AVAILABLE RECORDS »
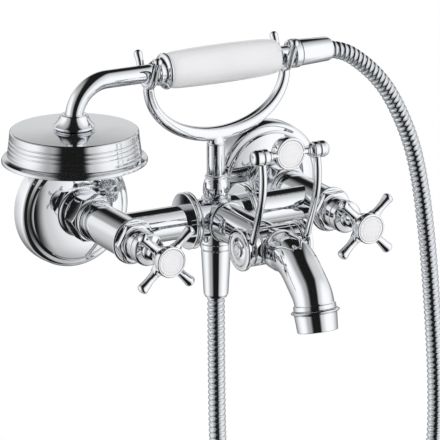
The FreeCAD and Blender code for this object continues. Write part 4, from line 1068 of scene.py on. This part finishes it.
head_axis = np.array((-head_offset, -bar_reach, 0))
head_bore = 6.6
crown_height = 75.2
head_radius = 42.2
head_flare = 1.4
first_rib = 69.2
rib_pitch = 2.9
rib_cuts = (0.4, 0.4, 0.3, 0.12)
rim_radius = 47.8
rim_bottom = 53.0
head_side = [(head_radius - 0.8, 74.3), (head_radius, 73.6)]
for k, cut in enumerate(rib_cuts):
    z = first_rib - k * rib_pitch
    radius = head_radius + head_flare * (k + 1) / len(rib_cuts)
    head_side += [(radius - 0.05, z + 0.3), (radius - cut, z - 0.35), (radius + 0.2, z - 0.9)]
head_rim = [
    (43.6, 57.4),
    (rim_radius - 0.6, 55.6, 44.6, 56.6),
    (rim_radius, 54.6),
    (rim_radius, rim_bottom + 0.4),
    (rim_radius - 0.6, rim_bottom),
    (rim_radius - 1.6, rim_bottom),
    (45.6, 54.6),
    (41.2, 57.0),
    (39.8, 72.6),
]
head_crown = [(head_bore, crown_height), (30.0, crown_height - 0.5)]
head_profile = head_crown + head_side + head_rim + [(head_bore, crown_height - 1.6)]
skin = revolved(head_profile, head_axis, upwards, 0.3, 192)
add_piece("shower_head", "handset", ["head_shell"], [skin], spun_chrome)
cone_profile = [
    (6.4, 0.1),
    (12.3, 0.1),
    (13.9, 1.4),
    (13.5, 2.2),
    (9.5, 7.6, 11.3, 4.5),
    (9.1, 9.1),
    (8.5, 9.7),
    (6.05, 9.7),
]
crown = head_axis + np.array((0, 0, crown_height))
add_piece("cone_nut", "handset", ["head_nut"], [revolved(cone_profile, crown, upwards)])


# Hose fittings: a nipple screwed into the body's lower boss, and two slim conical nuts, turned
# and plated, each with a mouth that clears the hose.
def nut_profile(big, small, start, length, nipple):
    """A slim cone with a chamfer at its small end and an open mouth."""
    end = start + length
    mouth_radius = 6.9
    bore = 3.9
    return [
        (nipple, start),
        (big - 0.5, start),
        (big, start + 0.6),
        (small, end - 2.2),
        (mouth_radius + 0.4, end),
        (mouth_radius, end),
        (mouth_radius, end - 4.0),
        (bore, end - 4.0),
        (bore, end - 6.0),
        (nipple, end - 6.0),
    ]


outlet_base = centre - np.array((0, 0, bottom_boss_height))
nipple_profile = [
    (3.9, -5.2),
    (7.9, -5.2),
    (7.9, 0.1),
    (10.2, 0.1),
    (10.7, 0.7),
    (10.7, 3.9),
    (10.1, 4.5),
    (7.9, 4.5),
    (7.9, 10.0),
    (3.9, 10.0),
]
supply_nut = nut_profile(big=10.1, small=8.4, start=4.6, length=34.0, nipple=8.1)
hand_nut = nut_profile(big=9.1, small=8.2, start=62.1, length=24.8, nipple=7.1)
add_piece("outlet_fitting", "mixer", ["outlet_nipple"], [revolved(nipple_profile, outlet_base, downwards)])
add_piece("supply_cone", "mixer", ["hose_nut_supply"], [revolved(supply_nut, outlet_base, downwards)])
add_piece("handset_cone", "handset", ["hose_nut_handset"], [revolved(hand_nut, grip_line, across)])


# Hose: interlocked strip wound on a liner, plated, 1.26 m long. It hangs from the outlet, makes a
# tied spare loop below the mixer, and climbs to the hand shower. The points are the route's own.
#
# Hose steel: interlocked strip, plated after winding, with fine draw lines that dull its mirror.
hose_steel, tree, shader, place = new_material("plated steel strip", "#DADDE1", 0.12, 1.0)
lines = add_node(tree, "ShaderNodeTexNoise", {"Vector": place, "Scale": spaced(1.2), "Detail": 3.0})
dullness = {"Value": lines, "To Min": 0.07, "To Max": 0.2}
add_node(tree, "ShaderNodeMapRange", dullness, shader.inputs["Roughness"])

loop_centre = np.array((90.0, -bar_reach, -272.0))
loop_radius = 66.0
loop_pitch = 12.6
loop_turns = 1.5
supply_route = [
    (0.0, -71.0, -52.5),
    (0.3, -71.0, -116.0),
    (1.8, -70.4, -174.0),
    (9.5, -66.5, -207.0),
    (24.0, -60.8, -247.0),
]
handset_route = [
    (156.0, -81.2, -247.0),
    (164.5, -80.0, -223.0),
    (172.4, -79.0, -196.0),
    (173.6, -77.4, -150.0),
    (170.9, -75.8, -99.6),
    (166.8, -74.0, -45.5),
    (160.4, -72.6, 2.5),
    (152.3, -71.8, 34.0),
    (138.0, -71.3, 64.0),
    (125.9, -71.1, 80.4),
    (110.6, -71.0, 94.2),
    (96.6, -71.0, 103.0),
    (83.4, -71.0, 105.0),
]
turns = np.linspace(0, loop_turns, 25)
angle = math.pi + 2 * math.pi * turns
loop_y = loop_pitch * (loop_turns / 2 - turns)
loop_route = loop_centre + np.stack([loop_radius * np.cos(angle), loop_y, loop_radius * np.sin(angle)], -1)
route = np.vstack([supply_route, loop_route, handset_route])
curve = bpy.data.curves.new("hose_route", "CURVE")
curve.dimensions = "3D"
curve.resolution_u = 24
spline = curve.splines.new("NURBS")
spline.points.add(len(route) - 1)
spline.points.foreach_set("co", np.column_stack([route * MM, np.ones(len(route))]).ravel())
spline.order_u = 3
spline.use_endpoint_u = True
route_object = bpy.data.objects.new("hose_route", curve)
route_mesh = bpy.data.meshes.new_from_object(route_object)
hose_line = np.array([v.co for v in route_mesh.vertices]) / MM
bpy.data.objects.remove(route_object)
hose_radius = 5.7
strip_crown = 0.25
strip_pitch = 3.95
strip_round = 0.3
strip_depth = 0.75
groove_power = 10
rings_per_strip = 10


def ribbed_tube(line, columns=24):
    """A tube whose radius falls in a narrow groove once per pitch, between slightly rounded strips.
    The groove leans by one pitch per turn round the hose, as a wound strip's does."""
    length = run_along(line)[-1]
    place = np.linspace(0, length, int(length / strip_pitch * rings_per_strip))
    spine = resampled(line, place)
    side, lift = squares(spine, np.array((0, 1.0, 0)))
    angle = np.linspace(0, 2 * math.pi, columns, endpoint=False)
    seam = np.abs(np.cos(math.pi * (place[:, None] / strip_pitch - angle / (2 * math.pi))))
    radius = hose_radius + strip_crown - strip_round * seam ** 2 - strip_depth * seam ** groove_power
    ring = np.cos(angle)[:, None] * side[:, None] + np.sin(angle)[:, None] * lift[:, None]
    return tube_grid(spine, radius[:, :, None] * ring), spine


tube, spine = ribbed_tube(hose_line)
hose_solids = ["hose_supply_run", "hose_loop", "hose_handset_run"]
hose = add_piece("shower_hose", None, hose_solids, [tube], hose_steel)
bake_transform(hose)


# Carried-over pieces: what shows only from behind, from below or through a gap keeps its solid
# shape, and takes the finish of its own metal, rubber or plastic.
#
# Brass: turned and left unplated where the wall hides it, with a brown stain in patches.
brass, tree, shader, place = new_material("turned brass", "#C9A45C", 0.3, 1.0)
stain = add_node(tree, "ShaderNodeTexNoise", {"Vector": place, "Scale": spaced(6), "Detail": 4.0})
tints = {0: stain, 6: linear("#D8B56A"), 7: linear("#A98443")}
add_node(tree, "ShaderNodeMix", tints, shader.inputs["Base Color"], output=2, data_type="RGBA")

# Steel: stainless screws and stays, drawn and pickled to an even satin grey.
steel, tree, shader, place = new_material("satin stainless steel", "#B9BCC0", 0.28, 1.0)
satin = add_node(tree, "ShaderNodeTexNoise", {"Vector": place, "Scale": spaced(1), "Detail": 2.0})
dullness = {"Value": satin, "To Min": 0.2, "To Max": 0.38}
add_node(tree, "ShaderNodeMapRange", dullness, shader.inputs["Roughness"])

# Silicone rubber: moulded nozzles and washers, matt grey with a slight bloom.
rubber, tree, shader, place = new_material("moulded silicone rubber", "#6E7074", 0.6)
bloom = add_node(tree, "ShaderNodeTexNoise", {"Vector": place, "Scale": spaced(2), "Detail": 3.0})
tints = {0: bloom, 6: linear("#66686C"), 7: linear("#7C7E82")}
add_node(tree, "ShaderNodeMix", tints, shader.inputs["Base Color"], output=2, data_type="RGBA")

# Grey plastic: the aerator insert and the hose's tie, moulded in filled acetal, fine and even.
acetal, tree, shader, place = new_material("moulded acetal", "#A9ACB0", 0.4)
grain = add_node(tree, "ShaderNodeTexNoise", {"Vector": place, "Scale": spaced(0.8), "Detail": 2.0})
relief = {"Height": grain, "Strength": 0.1, "Distance": 0.1 * MM}
add_node(tree, "ShaderNodeBump", relief, shader.inputs["Normal"])
finishes = {
    "supply_union": brass,
    "union_washer": rubber,
    "headwork": brass,
    "spindle": brass,
    "handle_screw": steel,
    "diverter_rotor": brass,
    "diverter_glands": brass,
    "grip_stay": steel,
    "head_backnut": brass,
    "spray_plate": chrome,
    "spray_nozzles": rubber,
    "aerator": acetal,
    "hose_washer": rubber,
    "hose_tie": acetal,
}
for node, carried_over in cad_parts.items():
    for start, finish in finishes.items():
        if node.startswith(start):
            for slot in carried_over.material_slots:
                slot.material = finish
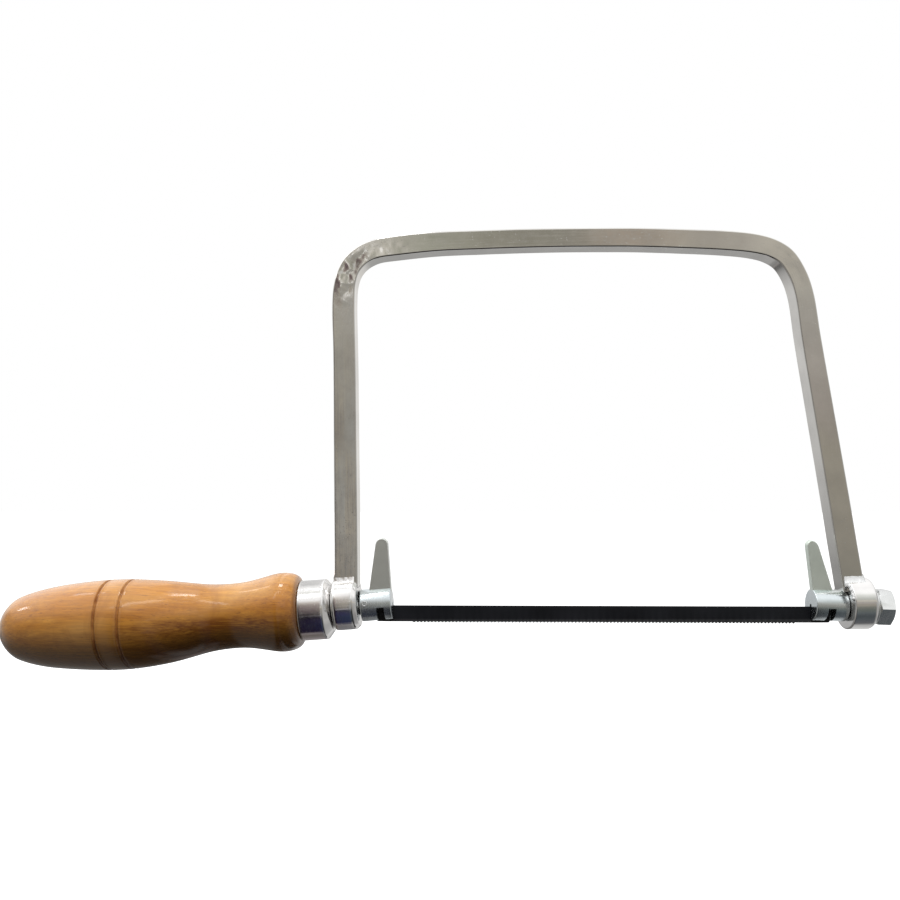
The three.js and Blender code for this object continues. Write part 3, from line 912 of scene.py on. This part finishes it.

WHAT THE TASK REQUIRES » Without changing anything, quote the lines from the top of the data to the line that contains "[revolved(cone_profile, crown, upwards)])", including that line.

FINISHED TASK »
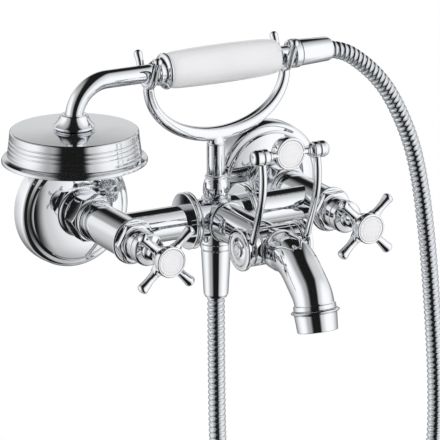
The FreeCAD and Blender code for this object continues. Write part 4, from line 1068 of scene.py on. This part finishes it.
head_axis = np.array((-head_offset, -bar_reach, 0))
head_bore = 6.6
crown_height = 75.2
head_radius = 42.2
head_flare = 1.4
first_rib = 69.2
rib_pitch = 2.9
rib_cuts = (0.4, 0.4, 0.3, 0.12)
rim_radius = 47.8
rim_bottom = 53.0
head_side = [(head_radius - 0.8, 74.3), (head_radius, 73.6)]
for k, cut in enumerate(rib_cuts):
    z = first_rib - k * rib_pitch
    radius = head_radius + head_flare * (k + 1) / len(rib_cuts)
    head_side += [(radius - 0.05, z + 0.3), (radius - cut, z - 0.35), (radius + 0.2, z - 0.9)]
head_rim = [
    (43.6, 57.4),
    (rim_radius - 0.6, 55.6, 44.6, 56.6),
    (rim_radius, 54.6),
    (rim_radius, rim_bottom + 0.4),
    (rim_radius - 0.6, rim_bottom),
    (rim_radius - 1.6, rim_bottom),
    (45.6, 54.6),
    (41.2, 57.0),
    (39.8, 72.6),
]
head_crown = [(head_bore, crown_height), (30.0, crown_height - 0.5)]
head_profile = head_crown + head_side + head_rim + [(head_bore, crown_height - 1.6)]
skin = revolved(head_profile, head_axis, upwards, 0.3, 192)
add_piece("shower_head", "handset", ["head_shell"], [skin], spun_chrome)
cone_profile = [
    (6.4, 0.1),
    (12.3, 0.1),
    (13.9, 1.4),
    (13.5, 2.2),
    (9.5, 7.6, 11.3, 4.5),
    (9.1, 9.1),
    (8.5, 9.7),
    (6.05, 9.7),
]
crown = head_axis + np.array((0, 0, crown_height))
add_piece("cone_nut", "handset", ["head_nut"], [revolved(cone_profile, crown, upwards)])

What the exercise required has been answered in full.